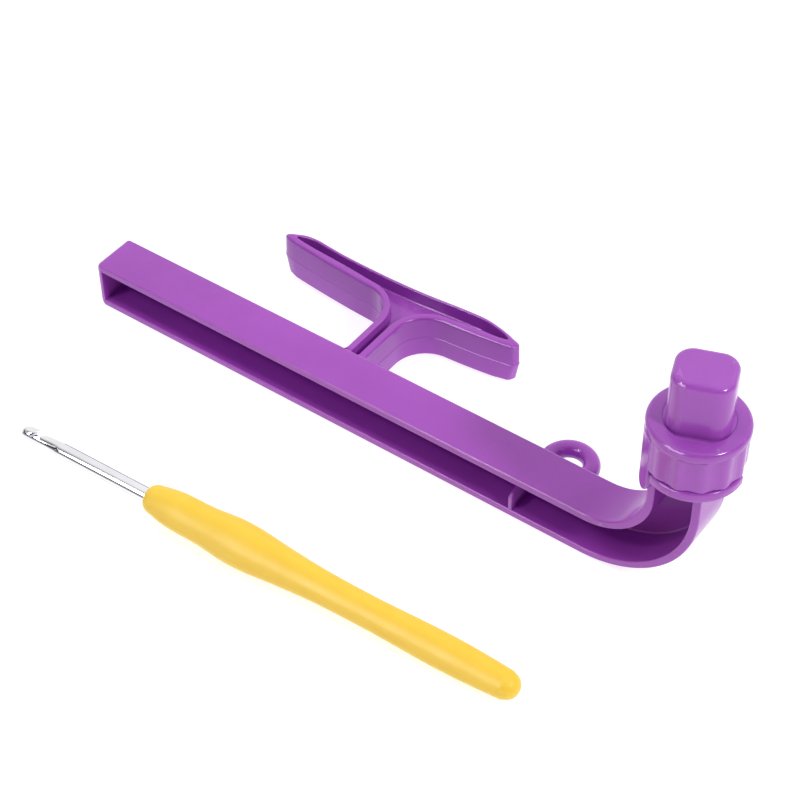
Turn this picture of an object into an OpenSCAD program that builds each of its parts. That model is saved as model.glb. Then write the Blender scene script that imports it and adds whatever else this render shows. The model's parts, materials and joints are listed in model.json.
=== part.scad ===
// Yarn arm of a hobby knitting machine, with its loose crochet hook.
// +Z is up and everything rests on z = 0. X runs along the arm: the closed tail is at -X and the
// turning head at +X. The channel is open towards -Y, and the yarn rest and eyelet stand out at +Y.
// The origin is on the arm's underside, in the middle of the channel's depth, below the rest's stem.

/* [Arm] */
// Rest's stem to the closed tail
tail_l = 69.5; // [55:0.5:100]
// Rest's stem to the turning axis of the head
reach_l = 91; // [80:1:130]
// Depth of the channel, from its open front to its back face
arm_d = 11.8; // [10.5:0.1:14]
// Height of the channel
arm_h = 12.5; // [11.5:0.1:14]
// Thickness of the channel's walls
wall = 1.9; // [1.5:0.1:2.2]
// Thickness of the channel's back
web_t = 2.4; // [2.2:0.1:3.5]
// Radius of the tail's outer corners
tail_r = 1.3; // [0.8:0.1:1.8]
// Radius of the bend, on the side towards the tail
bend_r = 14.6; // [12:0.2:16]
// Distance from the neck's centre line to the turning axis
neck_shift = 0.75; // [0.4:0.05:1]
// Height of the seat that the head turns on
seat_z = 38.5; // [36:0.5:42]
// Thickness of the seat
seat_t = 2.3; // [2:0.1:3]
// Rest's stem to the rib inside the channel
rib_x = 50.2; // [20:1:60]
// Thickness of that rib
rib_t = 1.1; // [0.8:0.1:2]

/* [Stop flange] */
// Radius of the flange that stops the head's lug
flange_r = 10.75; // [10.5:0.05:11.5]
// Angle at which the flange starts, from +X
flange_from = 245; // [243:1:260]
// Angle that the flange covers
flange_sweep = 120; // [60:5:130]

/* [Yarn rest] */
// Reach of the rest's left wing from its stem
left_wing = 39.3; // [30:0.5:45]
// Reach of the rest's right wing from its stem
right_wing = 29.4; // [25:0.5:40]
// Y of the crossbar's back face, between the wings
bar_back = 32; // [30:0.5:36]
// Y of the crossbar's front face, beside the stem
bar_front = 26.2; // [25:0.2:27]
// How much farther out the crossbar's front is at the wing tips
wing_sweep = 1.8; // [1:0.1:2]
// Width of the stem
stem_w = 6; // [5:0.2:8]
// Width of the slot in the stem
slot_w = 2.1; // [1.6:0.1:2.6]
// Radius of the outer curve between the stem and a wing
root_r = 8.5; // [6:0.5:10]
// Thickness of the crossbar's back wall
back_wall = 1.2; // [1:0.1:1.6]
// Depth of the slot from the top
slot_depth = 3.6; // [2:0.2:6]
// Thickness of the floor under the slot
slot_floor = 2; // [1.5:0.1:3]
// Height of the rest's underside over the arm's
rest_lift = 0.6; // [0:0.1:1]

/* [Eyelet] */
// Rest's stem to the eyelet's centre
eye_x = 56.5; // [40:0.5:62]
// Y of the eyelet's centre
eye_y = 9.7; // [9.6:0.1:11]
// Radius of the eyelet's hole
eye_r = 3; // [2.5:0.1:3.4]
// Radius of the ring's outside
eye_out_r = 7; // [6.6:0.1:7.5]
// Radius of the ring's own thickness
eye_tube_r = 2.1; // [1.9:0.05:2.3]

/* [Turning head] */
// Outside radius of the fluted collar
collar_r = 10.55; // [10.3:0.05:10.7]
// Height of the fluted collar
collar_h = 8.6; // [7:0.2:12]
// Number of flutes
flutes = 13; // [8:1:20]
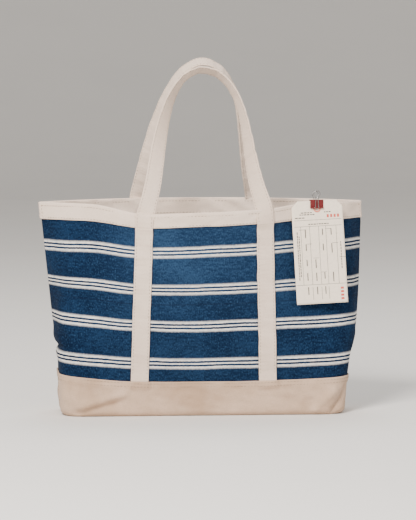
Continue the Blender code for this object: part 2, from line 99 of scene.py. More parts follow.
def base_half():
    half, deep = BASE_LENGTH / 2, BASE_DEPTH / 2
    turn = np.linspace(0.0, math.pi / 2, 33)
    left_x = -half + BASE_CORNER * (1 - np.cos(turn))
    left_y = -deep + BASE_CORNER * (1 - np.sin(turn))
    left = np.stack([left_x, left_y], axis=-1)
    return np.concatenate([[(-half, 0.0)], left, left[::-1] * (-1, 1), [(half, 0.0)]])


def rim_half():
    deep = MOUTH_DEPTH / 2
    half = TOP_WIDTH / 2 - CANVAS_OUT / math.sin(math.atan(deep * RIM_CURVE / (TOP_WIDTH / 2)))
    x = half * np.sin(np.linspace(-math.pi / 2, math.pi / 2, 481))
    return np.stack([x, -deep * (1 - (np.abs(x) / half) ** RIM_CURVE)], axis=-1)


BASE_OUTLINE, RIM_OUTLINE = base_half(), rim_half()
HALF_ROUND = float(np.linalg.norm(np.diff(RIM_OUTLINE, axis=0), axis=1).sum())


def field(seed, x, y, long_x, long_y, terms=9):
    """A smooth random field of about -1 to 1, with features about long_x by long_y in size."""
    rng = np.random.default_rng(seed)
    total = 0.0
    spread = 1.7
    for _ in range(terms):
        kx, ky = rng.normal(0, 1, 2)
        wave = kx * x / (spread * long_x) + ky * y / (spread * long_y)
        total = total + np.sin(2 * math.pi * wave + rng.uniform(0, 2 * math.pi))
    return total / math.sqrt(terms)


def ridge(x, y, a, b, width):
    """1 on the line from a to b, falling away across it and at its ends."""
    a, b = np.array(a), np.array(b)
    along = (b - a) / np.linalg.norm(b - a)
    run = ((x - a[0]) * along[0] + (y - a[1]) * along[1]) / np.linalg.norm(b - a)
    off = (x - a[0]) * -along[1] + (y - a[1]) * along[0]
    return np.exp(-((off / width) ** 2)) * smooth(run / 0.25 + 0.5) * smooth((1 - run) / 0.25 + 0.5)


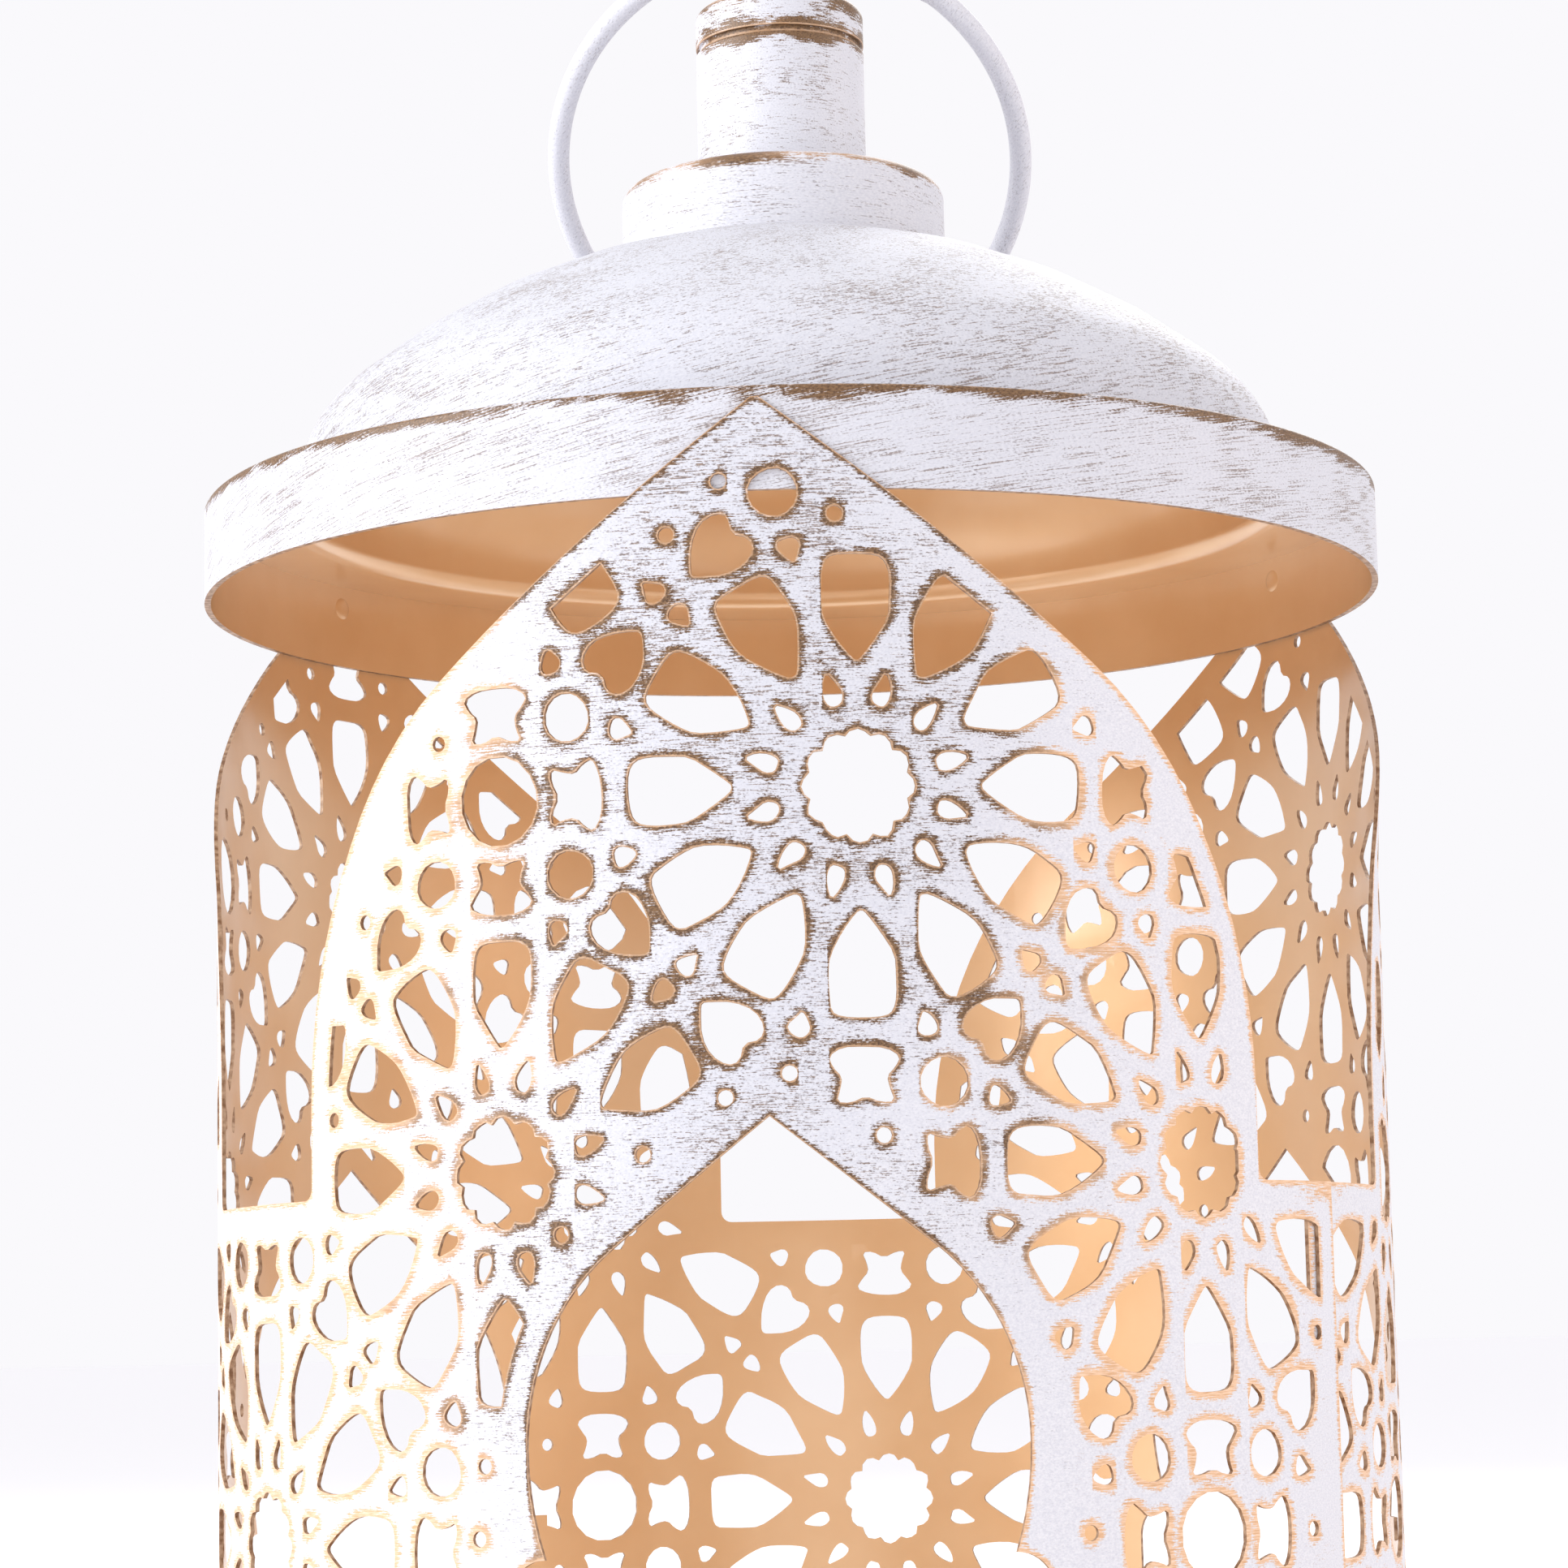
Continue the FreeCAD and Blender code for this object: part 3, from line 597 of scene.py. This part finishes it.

──────────

TASK OBJECTIVE - Write out all records exactly, keeping every detail.

RESULT OF THIS TASK -
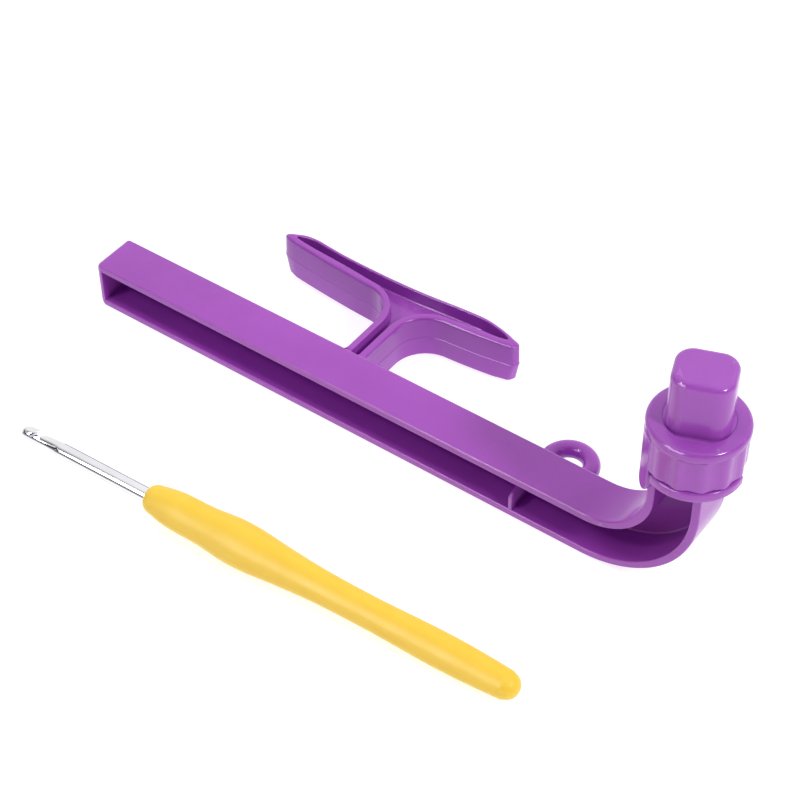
Turn this picture of an object into an OpenSCAD program that builds each of its parts. That model is saved as model.glb. Then write the Blender scene script that imports it and adds whatever else this render shows. The model's parts, materials and joints are listed in model.json.
=== part.scad ===
// Yarn arm of a hobby knitting machine, with its loose crochet hook.
// +Z is up and everything rests on z = 0. X runs along the arm: the closed tail is at -X and the
// turning head at +X. The channel is open towards -Y, and the yarn rest and eyelet stand out at +Y.
// The origin is on the arm's underside, in the middle of the channel's depth, below the rest's stem.

/* [Arm] */
// Rest's stem to the closed tail
tail_l = 69.5; // [55:0.5:100]
// Rest's stem to the turning axis of the head
reach_l = 91; // [80:1:130]
// Depth of the channel, from its open front to its back face
arm_d = 11.8; // [10.5:0.1:14]
// Height of the channel
arm_h = 12.5; // [11.5:0.1:14]
// Thickness of the channel's walls
wall = 1.9; // [1.5:0.1:2.2]
// Thickness of the channel's back
web_t = 2.4; // [2.2:0.1:3.5]
// Radius of the tail's outer corners
tail_r = 1.3; // [0.8:0.1:1.8]
// Radius of the bend, on the side towards the tail
bend_r = 14.6; // [12:0.2:16]
// Distance from the neck's centre line to the turning axis
neck_shift = 0.75; // [0.4:0.05:1]
// Height of the seat that the head turns on
seat_z = 38.5; // [36:0.5:42]
// Thickness of the seat
seat_t = 2.3; // [2:0.1:3]
// Rest's stem to the rib inside the channel
rib_x = 50.2; // [20:1:60]
// Thickness of that rib
rib_t = 1.1; // [0.8:0.1:2]

/* [Stop flange] */
// Radius of the flange that stops the head's lug
flange_r = 10.75; // [10.5:0.05:11.5]
// Angle at which the flange starts, from +X
flange_from = 245; // [243:1:260]
// Angle that the flange covers
flange_sweep = 120; // [60:5:130]

/* [Yarn rest] */
// Reach of the rest's left wing from its stem
left_wing = 39.3; // [30:0.5:45]
// Reach of the rest's right wing from its stem
right_wing = 29.4; // [25:0.5:40]
// Y of the crossbar's back face, between the wings
bar_back = 32; // [30:0.5:36]
// Y of the crossbar's front face, beside the stem
bar_front = 26.2; // [25:0.2:27]
// How much farther out the crossbar's front is at the wing tips
wing_sweep = 1.8; // [1:0.1:2]
// Width of the stem
stem_w = 6; // [5:0.2:8]
// Width of the slot in the stem
slot_w = 2.1; // [1.6:0.1:2.6]
// Radius of the outer curve between the stem and a wing
root_r = 8.5; // [6:0.5:10]
// Thickness of the crossbar's back wall
back_wall = 1.2; // [1:0.1:1.6]
// Depth of the slot from the top
slot_depth = 3.6; // [2:0.2:6]
// Thickness of the floor under the slot
slot_floor = 2; // [1.5:0.1:3]
// Height of the rest's underside over the arm's
rest_lift = 0.6; // [0:0.1:1]

/* [Eyelet] */
// Rest's stem to the eyelet's centre
eye_x = 56.5; // [40:0.5:62]
// Y of the eyelet's centre
eye_y = 9.7; // [9.6:0.1:11]
// Radius of the eyelet's hole
eye_r = 3; // [2.5:0.1:3.4]
// Radius of the ring's outside
eye_out_r = 7; // [6.6:0.1:7.5]
// Radius of the ring's own thickness
eye_tube_r = 2.1; // [1.9:0.05:2.3]

/* [Turning head] */
// Outside radius of the fluted collar
collar_r = 10.55; // [10.3:0.05:10.7]
// Height of the fluted collar
collar_h = 8.6; // [7:0.2:12]
// Number of flutes
flutes = 13; // [8:1:20]
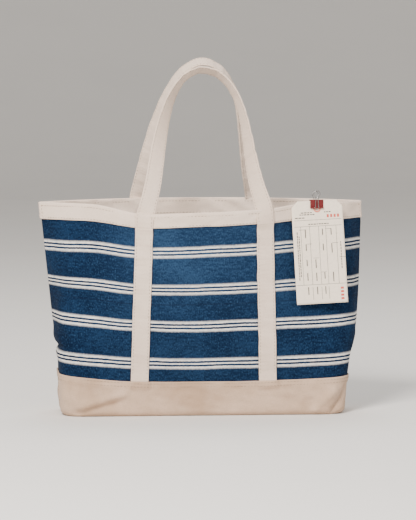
Continue the Blender code for this object: part 2, from line 99 of scene.py. More parts follow.
def base_half():
    half, deep = BASE_LENGTH / 2, BASE_DEPTH / 2
    turn = np.linspace(0.0, math.pi / 2, 33)
    left_x = -half + BASE_CORNER * (1 - np.cos(turn))
    left_y = -deep + BASE_CORNER * (1 - np.sin(turn))
    left = np.stack([left_x, left_y], axis=-1)
    return np.concatenate([[(-half, 0.0)], left, left[::-1] * (-1, 1), [(half, 0.0)]])


def rim_half():
    deep = MOUTH_DEPTH / 2
    half = TOP_WIDTH / 2 - CANVAS_OUT / math.sin(math.atan(deep * RIM_CURVE / (TOP_WIDTH / 2)))
    x = half * np.sin(np.linspace(-math.pi / 2, math.pi / 2, 481))
    return np.stack([x, -deep * (1 - (np.abs(x) / half) ** RIM_CURVE)], axis=-1)


BASE_OUTLINE, RIM_OUTLINE = base_half(), rim_half()
HALF_ROUND = float(np.linalg.norm(np.diff(RIM_OUTLINE, axis=0), axis=1).sum())


def field(seed, x, y, long_x, long_y, terms=9):
    """A smooth random field of about -1 to 1, with features about long_x by long_y in size."""
    rng = np.random.default_rng(seed)
    total = 0.0
    spread = 1.7
    for _ in range(terms):
        kx, ky = rng.normal(0, 1, 2)
        wave = kx * x / (spread * long_x) + ky * y / (spread * long_y)
        total = total + np.sin(2 * math.pi * wave + rng.uniform(0, 2 * math.pi))
    return total / math.sqrt(terms)


def ridge(x, y, a, b, width):
    """1 on the line from a to b, falling away across it and at its ends."""
    a, b = np.array(a), np.array(b)
    along = (b - a) / np.linalg.norm(b - a)
    run = ((x - a[0]) * along[0] + (y - a[1]) * along[1]) / np.linalg.norm(b - a)
    off = (x - a[0]) * -along[1] + (y - a[1]) * along[0]
    return np.exp(-((off / width) ** 2)) * smooth(run / 0.25 + 0.5) * smooth((1 - run) / 0.25 + 0.5)


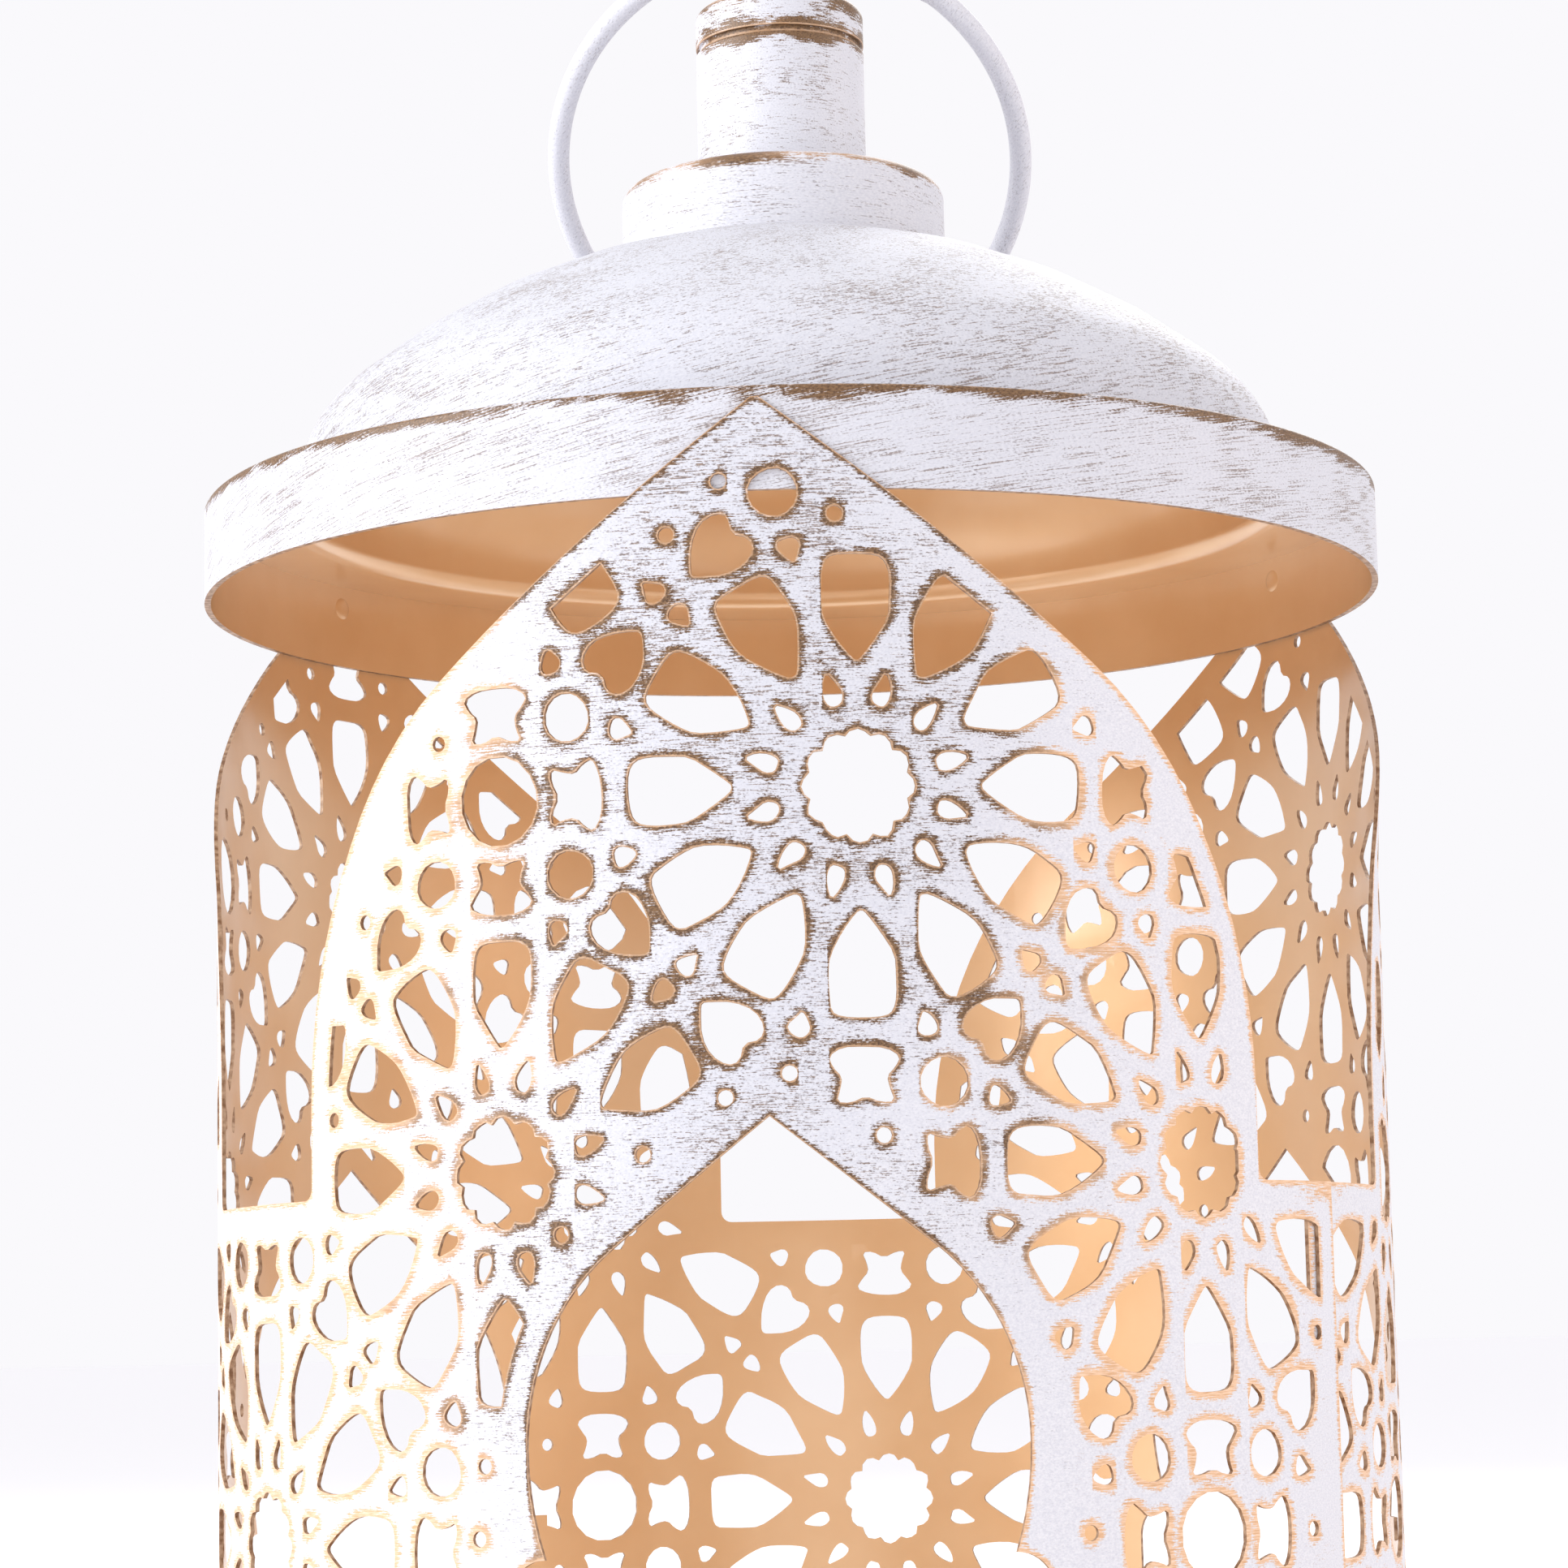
Continue the FreeCAD and Blender code for this object: part 3, from line 597 of scene.py. This part finishes it.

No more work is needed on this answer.